Bailiffs abusing powers
Debt charities are warning that rogue bailiffs are flouting rules that were introduced three years ago. Bailiffs are used by companies that have been to court to get a debt repaid or by local councils if you owe them council tax or a parking fine. They can also be used by HM Revenue and Customs to collect unpaid tax.
SAVVY TIP: Bailiffs shouldn’t be confused with debt collectors, who are used by banks, loan providers and energy suppliers. Debt collectors have far fewer rights than bailiffs.
The rules were tightened up in 2014 and bailiffs aren’t supposed to enter your home after 9pm, via a window (they can only come in through the door) and they must give you a week’s notice before their first visit.
But a report published by seven major charities shows that bailiffs are regularly using intimidating behaviour, not taking account of vulnerable customers and are not accepting reasonable payments. All of these are against the rules. The rules aren’t legally binding, but if a bailiff has broken one or more of them, it should strengthen your case if you want to complain about them.
SAVVY TIP: If you’ve been visited by a bailiff and you think they’ve broken the rules, you should complain to the firm in the first instance. It’s also worth copying in the company you owe money to. Contact your local Citizens Advice for more information on how to complain.
Book your insurance with your holiday
Thinking of booking your summer holiday? If so, do take out travel insurance when you book. If you fall ill while you’re on holiday, travel insurance could save you a fortune in medical bills. And I do mean, a fortune! But if you don’t buy travel insurance until the last minute, you won’t be covered if you have to cancel your trip.
Here are my three top tips if you’re going to buy travel insurance:
- You still need travel insurance if you’re going on a European holiday. If you’re travelling in the EEA (which is made up of countries in the European Union, plus Norway, Iceland and Lichtenstein), you get medical treatment on the same basis as if you lived there. That doesn’t always mean it will be free and it won’t cover things such as the cost of an air ambulance or being flown home.
- Make sure you have enough cover. Some of the cheaper policies have very low limits on luggage cover and have a high excess (that’s the first part of the claim that you have to pay). If you’re taking an expensive smartphone or tablet you may not have enough cover.

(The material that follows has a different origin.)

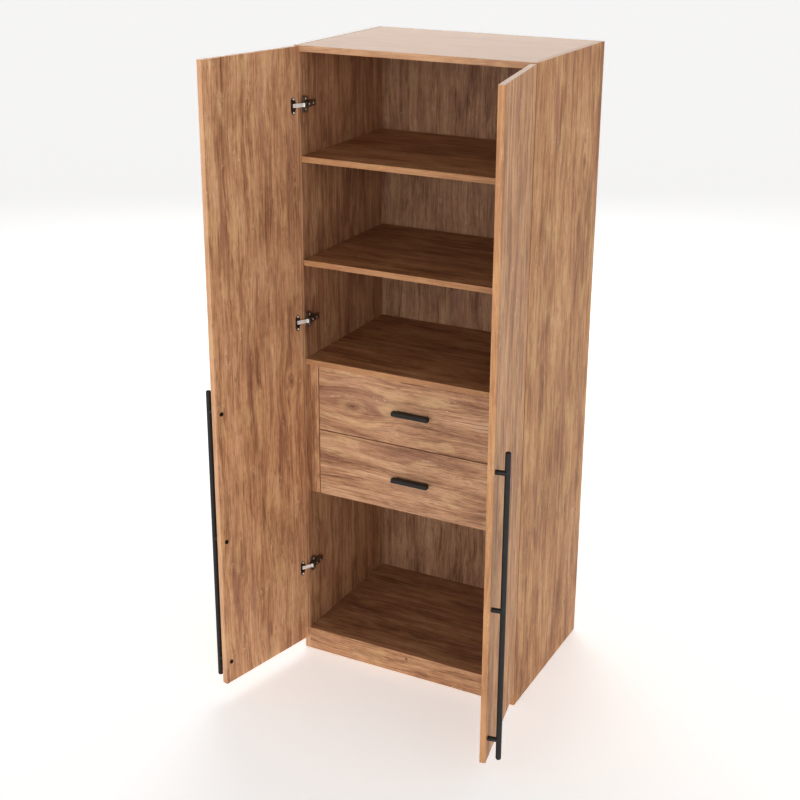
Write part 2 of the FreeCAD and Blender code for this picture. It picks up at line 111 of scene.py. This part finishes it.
# the window fades out upwards, well below the ceiling
upper_edge = add(tree, "ShaderNodeMapRange", {0: height, 1: 0.05, 2: 0.5, 3: 1.0, 4: 0.0})
window = add(tree, "ShaderNodeMath", {0: window, 1: upper_edge}, operation="MULTIPLY")
light = add(tree, "ShaderNodeMath", {0: walls, 1: window}, operation="ADD")
glow = add(tree, "ShaderNodeBackground", {"Color": light})
add(tree, "ShaderNodeOutputWorld", {"Surface": glow})
bpy.context.scene.world = room
bpy.context.scene.view_settings.view_transform = "Standard"
bpy.context.scene.view_settings.gamma = 0.8

ARMOIRE_TOP = Vector((0, 0, 1.9))
lamp_data = bpy.data.lights.new("rear_softbox", "AREA")
lamp_data.shape = "RECTANGLE"
lamp_data.size, lamp_data.size_y, lamp_data.energy = 4.0, 3.0, 110
lamp = bpy.data.objects.new("rear_softbox", lamp_data)
bpy.context.collection.objects.link(lamp)
lamp.location = (-2.4, 4.2, 4.0)
lamp.rotation_euler = (lamp.location - ARMOIRE_TOP).to_track_quat("Z", "Y").to_euler()

# ---- Side panels ----
# 18 mm chipboard faced on both sides with printed melamine paper, pressed so that the pores show. The grain
# stands upright, and an edge band of a paler print covers the cut edges.

X, Y, Z = (1, 0, 0), (0, 1, 0), (0, 0, 1)
# the directions in which the grain's width and its length are read
UPRIGHT = {"across": (1, 1, 0), "along": Z}
LEVEL = {"across": (0, 1, 1), "along": X}
NO_KNOT = (9.0, 9.0)  # far outside every board


def laminate(name, across, along, thick, seed, knot=NO_KNOT, turn=0.0, tone_and_painted_light=1.0, painted_sheen=0.0, colour=1.0):
    """Printed board, with the width of its grain along `across` and the length along `along`.

    `thick` is the direction through the board, `seed` picks its print, `knot` is where its one knot lies, in
    metres, and `turn` is how far the board stands turned about Z. `tone_and_painted_light` makes the print
    darker or
    lighter: painted shade or painted light on most boards, and partly a board's own tone on the back.
    `painted_sheen` lays a pale tan over the faces, a painted sheen that flattens the print, and `colour` is
    the strength of its hue.
    """
    material, t = new_material(name)
    coords = add(t, "ShaderNodeTexCoord")
    place = add(t, "ShaderNodeMapping", {"Vector": coords.outputs["Object"], "Rotation": (0, 0, turn)})
    normal = add(t, "ShaderNodeMapping", {"Vector": coords.outputs["Normal"], "Rotation": (0, 0, turn)})
    u = add(t, "ShaderNodeVectorMath", {0: place, 1: across}, operation="DOT_PRODUCT")
    v = add(t, "ShaderNodeVectorMath", {0: place, 1: along}, operation="DOT_PRODUCT")
    depth = add(t, "ShaderNodeVectorMath", {0: place, 1: thick}, operation="DOT_PRODUCT")
    # on the short ends the band's print runs along the edge
    ahead = add(t, "ShaderNodeVectorMath", {0: normal, 1: along}, operation="DOT_PRODUCT")
    ahead = add(t, "ShaderNodeMath", {0: ahead}, operation="ABSOLUTE")
    on_end = add(t, "ShaderNodeMath", {0: ahead, 1: 0.7}, operation="GREATER_THAN")
    u = add(t, "ShaderNodeMix", {0: on_end, 2: u, 3: depth})
    v = add(t, "ShaderNodeMix", {0: on_end, 2: v, 3: u})

    # the grain parts to flow round the knot, which is twice as long as it is wide
    from_knot = add(t, "ShaderNodeMath", {0: u, 1: knot[0]}, operation="SUBTRACT")
    along_knot = add(t, "ShaderNodeMath", {0: v, 1: knot[1]}, operation="SUBTRACT")
    along_knot = add(t, "ShaderNodeMath", {0: along_knot, 1: 0.5}, operation="MULTIPLY")
    radius = add(t, "ShaderNodeCombineXYZ", {0: from_knot, 1: along_knot})
    radius = add(t, "ShaderNodeVectorMath", {0: radius}, operation="LENGTH").outputs["Value"]
    near = add(t, "ShaderNodeMapRange", {0: radius, 1: 0.0, 2: 0.09, 3: -0.75, 4: 0.0},
               interpolation_type="SMOOTHSTEP")
    u = add(t, "ShaderNodeMath", {0: from_knot, 1: near, 2: u}, operation="MULTIPLY_ADD")
    grain = add(t, "ShaderNodeCombineXYZ", {0: u, 1: v, 2: seed})

    # each noise has cells `width` by `length` millimetres, and the first two sway all later ones by up to
    # `sway` metres. Real pores are 0.2 mm wide, and these are drawn at 1.5 mm so that they show.
    noise = {}
    for step, (part, width, length, detail, rough, sway) in enumerate((
            ("wander", 150, 500, 2.0, 0.5, 0.05),
            ("fray", 18, 140, 3.0, 0.5, 0.0045),
            ("fine", 3.4, 150, 3.0, 0.75, 0),
            ("fleck", 7, 55, 3.0, 0.65, 0),
            ("streak", 14, 1000, 4.0, 0.62, 0),
            ("patch", 52, 260, 4.0, 0.58, 0),
            ("plum", 42, 380, 3.0, 0.5, 0),
            ("straw", 36, 150, 2.0, 0.5, 0),
            ("seam", 44, 900, 2.0, 0.5, 0),
            ("crack", 30, 130, 5.0, 0.6, 0),
            ("pore", 1.5, 28, 2.0, 0.5, 0))):
        # each layer reads its own part of the noise
        cells = add(t, "ShaderNodeMapping", {"Vector": grain, "Scale": (1000 / width, 1000 / length, 1),
                                             "Location": (step * 3.7, step * 1.9, step)})
        noise[part] = add(t, "ShaderNodeTexNoise",
                          {"Vector": cells, "Scale": 1.0, "Detail": detail, "Roughness": rough})
        if sway:
            aside = add(t, "ShaderNodeMath", {0: noise[part], 1: sway}, operation="MULTIPLY")
            aside = add(t, "ShaderNodeCombineXYZ", {0: aside})
            grain = add(t, "ShaderNodeVectorMath", {0: grain, 1: aside}, operation="ADD")

    # the start value brings the sum of the four, which are 0.5 on average, to the middle of the ramp
    tone = -0.89
    for part, weight in (("fine", 0.78), ("fleck", 0.42), ("streak", 0.7), ("patch", 0.88)):
        tone = add(t, "ShaderNodeMath", {0: noise[part], 1: weight, 2: tone}, operation="MULTIPLY_ADD")
    ramp = add(t, "ShaderNodeValToRGB", {"Fac": tone})
    stops = ((0.1, "#734f3b"), (0.32, "#a0785c"), (0.5, "#c19876"), (0.66, "#d0a988"), (0.86, "#e0c3a1"))
    while len(ramp.color_ramp.elements) < len(stops):
        ramp.color_ramp.elements.new(0.5)
    for element, (position, hue) in zip(ramp.color_ramp.elements, stops):
        element.position, element.color = position, linear(hue)

    # dark seams and pale cracks follow the lines where their noise crosses one level
    for part, level in (("seam", 0.5), ("crack", 0.64)):
        off = add(t, "ShaderNodeMath", {0: noise[part], 1: level}, operation="SUBTRACT")
        noise[part] = add(t, "ShaderNodeMath", {0: off}, operation="ABSOLUTE")
    # each tint is laid on from `start`, where it is absent, to `full`, where it has its whole `amount`
    printed = ramp
    for part, start, full, amount, tint in (
            (noise["plum"], 0.52, 0.74, 0.55, "#9a6f60"),
            (noise["straw"], 0.54, 0.68, 0.55, "#d6b58b"),
            (noise["seam"], 0.012, 0.0, 0.4, "#774f3a"),
            (noise["crack"], 0.012, 0.0, 0.5, "#e8d3b4"),
            (radius, 0.032, 0.02, 0.3, "#dcbb94"),
            (radius, 0.016, 0.009, 0.45, "#8f6248"),
            (radius, 0.006, 0.002, 0.6, "#6a4731"),
            (noise["pore"], 0.56, 0.7, 0.45, "#6e4d39")):
        mask = add(t, "ShaderNodeMapRange", {0: part, 1: start, 2: full, 4: amount},
                   interpolation_type="SMOOTHSTEP")
        printed = add(t, "ShaderNodeMix", {0: mask, 6: printed, 7: linear(tint)}, data_type="RGBA")
    # the edge band is printed paler and flatter than the faces
    through = add(t, "ShaderNodeVectorMath", {0: normal, 1: thick}, operation="DOT_PRODUCT")
    through = add(t, "ShaderNodeMath", {0: through}, operation="ABSOLUTE")
    # on the faces the same pale tan is laid on as a painted sheen, as strong as the board's sheen setting,
    # which is 0 on all but the top
    band = add(t, "ShaderNodeMapRange", {0: through, 1: 0.6, 2: 0.2, 3: painted_sheen, 4: 0.5})
    printed = add(t, "ShaderNodeMix", {0: band, 6: printed, 7: linear("#cfa888")}, data_type="RGBA")
    # the whole board is then made darker or lighter, which is painted shade or painted light on most boards
    printed = add(t, "ShaderNodeHueSaturation", {"Color": printed, "Value": tone_and_painted_light, "Saturation": colour})

    relief = add(t, "ShaderNodeMath", {0: noise["pore"], 1: -0.7, 2: noise["fine"]}, operation="MULTIPLY_ADD")
    bump = add(t, "ShaderNodeBump", {"Height": relief, "Strength": 0.22, "Distance": 0.0008})
    gloss = add(t, "ShaderNodeMapRange", {0: noise["fine"], 3: 0.36, 4: 0.52})
    # cured melamine is a hard satin resin, with a low grazing shine at this depth of embossing
    board = add(t, "ShaderNodeBsdfPrincipled",
                {"Base Color": printed, "Roughness": gloss, "Normal": bump, "IOR": 1.3})
    add(t, "ShaderNodeOutputMaterial", {"Surface": board})
    return material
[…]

- Check whether activities are covered. Not all policies insure adventure sports and the definition of what’s an adventure sport may vary from policy to policy. Some insurers will only cover tourist activities, such as hot air balloon rides, if they’re booked in the UK before you travel.

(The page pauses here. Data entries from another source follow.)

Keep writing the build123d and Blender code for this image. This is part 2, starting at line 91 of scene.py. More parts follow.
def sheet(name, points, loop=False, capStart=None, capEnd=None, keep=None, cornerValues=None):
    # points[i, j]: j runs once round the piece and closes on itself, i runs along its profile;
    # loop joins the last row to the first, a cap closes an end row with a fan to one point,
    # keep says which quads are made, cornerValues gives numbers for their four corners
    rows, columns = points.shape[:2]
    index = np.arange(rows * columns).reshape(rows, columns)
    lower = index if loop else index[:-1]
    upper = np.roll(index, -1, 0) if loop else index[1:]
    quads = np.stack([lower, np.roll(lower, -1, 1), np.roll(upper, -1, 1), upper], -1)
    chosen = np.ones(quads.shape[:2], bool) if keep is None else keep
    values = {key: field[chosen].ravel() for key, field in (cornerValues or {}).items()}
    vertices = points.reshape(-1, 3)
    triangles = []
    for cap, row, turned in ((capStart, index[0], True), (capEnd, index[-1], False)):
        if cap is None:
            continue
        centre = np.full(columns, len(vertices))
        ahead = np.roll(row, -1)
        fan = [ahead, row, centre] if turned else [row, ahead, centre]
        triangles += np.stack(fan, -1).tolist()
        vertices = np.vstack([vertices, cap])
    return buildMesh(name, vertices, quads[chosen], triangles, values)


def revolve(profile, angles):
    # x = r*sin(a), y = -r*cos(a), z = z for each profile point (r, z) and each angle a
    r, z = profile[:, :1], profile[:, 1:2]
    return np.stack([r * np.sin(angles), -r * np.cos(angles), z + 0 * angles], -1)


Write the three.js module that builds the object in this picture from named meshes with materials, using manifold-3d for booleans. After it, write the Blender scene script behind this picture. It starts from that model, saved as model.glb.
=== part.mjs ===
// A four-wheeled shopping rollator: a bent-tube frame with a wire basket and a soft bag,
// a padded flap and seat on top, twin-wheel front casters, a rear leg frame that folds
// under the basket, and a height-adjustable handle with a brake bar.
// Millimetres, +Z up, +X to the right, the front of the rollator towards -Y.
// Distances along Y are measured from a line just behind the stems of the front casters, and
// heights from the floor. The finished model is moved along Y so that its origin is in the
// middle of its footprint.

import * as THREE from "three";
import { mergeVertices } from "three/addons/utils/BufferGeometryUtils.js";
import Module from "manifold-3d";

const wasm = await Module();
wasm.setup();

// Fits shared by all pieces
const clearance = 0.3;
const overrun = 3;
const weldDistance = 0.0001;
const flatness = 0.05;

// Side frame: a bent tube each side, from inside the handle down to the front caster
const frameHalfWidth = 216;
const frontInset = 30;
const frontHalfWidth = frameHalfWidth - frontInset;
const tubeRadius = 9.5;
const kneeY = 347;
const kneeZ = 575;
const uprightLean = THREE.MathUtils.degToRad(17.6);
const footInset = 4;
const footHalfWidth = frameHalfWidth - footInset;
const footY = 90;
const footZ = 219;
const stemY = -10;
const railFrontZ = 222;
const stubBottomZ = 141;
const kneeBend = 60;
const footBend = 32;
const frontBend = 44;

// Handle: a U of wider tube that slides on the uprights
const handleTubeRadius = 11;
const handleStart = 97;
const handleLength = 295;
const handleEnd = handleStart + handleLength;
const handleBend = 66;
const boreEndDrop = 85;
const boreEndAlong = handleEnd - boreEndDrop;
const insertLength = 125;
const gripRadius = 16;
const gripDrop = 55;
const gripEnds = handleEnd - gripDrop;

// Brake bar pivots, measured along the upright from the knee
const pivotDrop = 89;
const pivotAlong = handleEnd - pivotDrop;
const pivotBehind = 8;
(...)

Phone scam that’s not a scam
There have been reports online and in the newspapers recently about a new phone scam called ‘Can you hear me?’. The idea is that you’re called out of the blue by a scammer or rogue trader who asks you if you can hear them. Y
If you answer ‘yes’, they record this, and drop the recording into you answering another question, such as ‘do you want to buy some double glazing?’. When I first read about this, I thought it sounded a bit implausible, despite warnings that this scam was ‘sweeping America’.
I spoke to the chief executive of Get Safe Online, and he doesn’t think this is a genuine scam. He said that if a company did try and enforce a contract you’d supposedly signed up to like this over the phone, they’d find it very difficult to do.
But, there are plenty of phone scams that are doing the rounds. According to Action Fraud, the latest one is that scammers are using music, similar to that used by banks, when you’re put on hold. The message is, don’t be reassured by annoying, tinny music!
SAVVY TIP: It’s very easy to feel under pressure if you’re called out of the blue by someone supposedly from your bank, but don’t do anything you wouldn’t normally do, such as transfer money to a ‘safe account’. It’s far better to be over cautious or suspicious than to risk losing thousands of pounds.